Calculation of p-value

pt(-5.455, df = 129) # probability to the left of -5.455
## [1] 1.204343e-07
1 - pt(5.455, df = 129) # probability to the right of 5.455
## [1] 1.204343e-07
  • Combined p-value is 0.000000241

Alternative Calculation in R

t.test(bodytemp$temp, mu = 98.6, alternative = "two.sided")
## 
##  One Sample t-test
## 
## data:  bodytemp$temp
## t = -5.4548, df = 129, p-value = 2.411e-07
## alternative hypothesis: true mean is not equal to 98.6
## 95 percent confidence interval:
##  98.12200 98.37646
## sample estimates:
## mean of x 
##  98.24923

Conclusion

  • Compare the p-value to the significance level \(\alpha\).
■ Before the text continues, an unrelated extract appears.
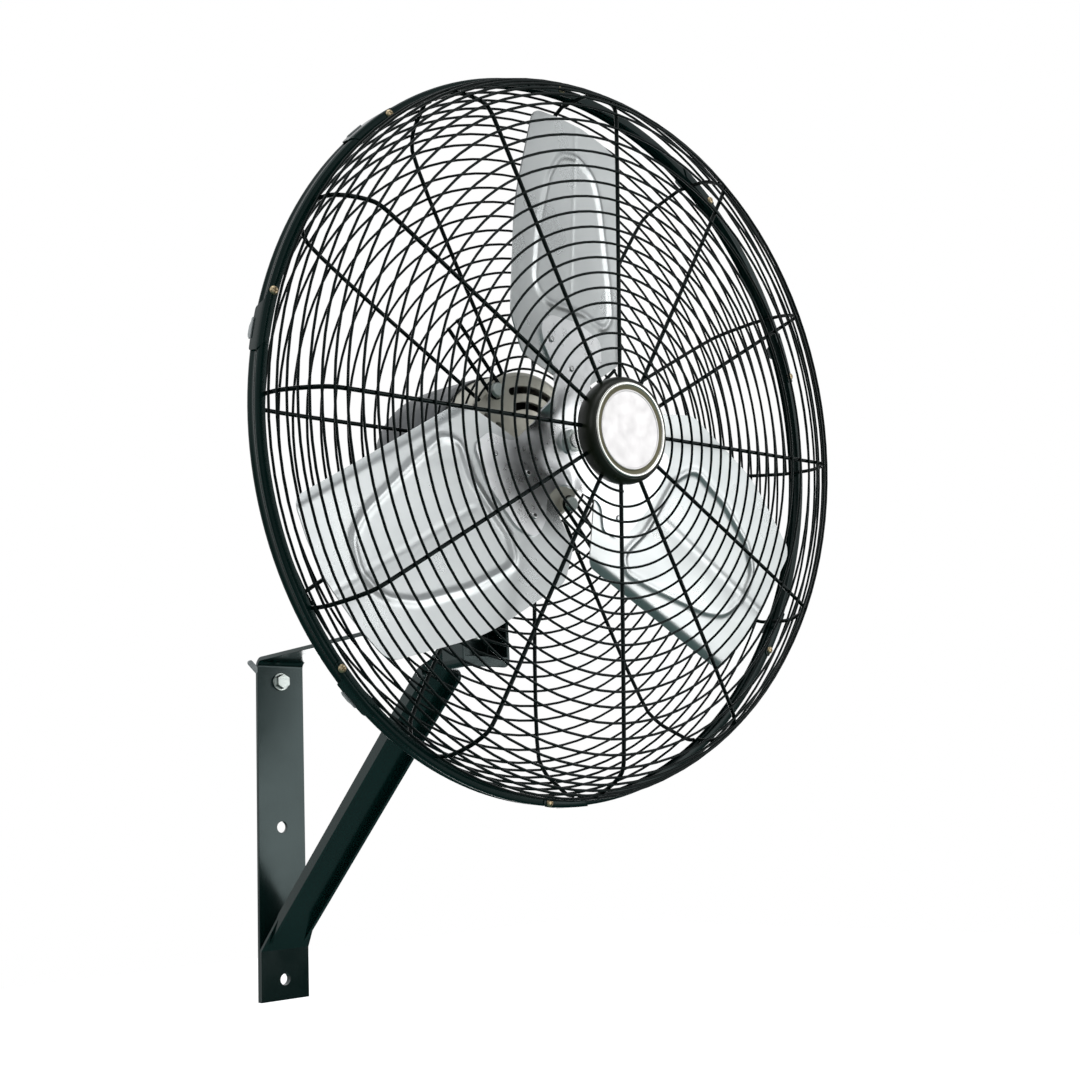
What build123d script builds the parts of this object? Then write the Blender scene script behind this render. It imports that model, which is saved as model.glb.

For example, if \(\alpha = 0.001\) then

\[0.000000241 < 0.001 \text{, so}\]

  • The data provide enough evidence to conclude that the mean temperature is not 98.6 degrees F, at the \(\alpha = 0.001\) significance level.

From Wikipedia

"The range for normal human body temperatures, taken orally, is 36.8 \(\pm\) 0.5 °C (98.2 \(\pm\) 0.9 °F). This means that any oral temperature between 36.3 and 37.3 °C (97.3 and 99.1 °F) is likely to be normal.

The normal human body temperature is often stated as 36.5-37.5 °C (97.7-99.5 °F). In adults a review of the literature has found a wider range of 33.2-38.2 °C (91.8-100.8 °F) for normal temperatures, depending on the gender and location measured."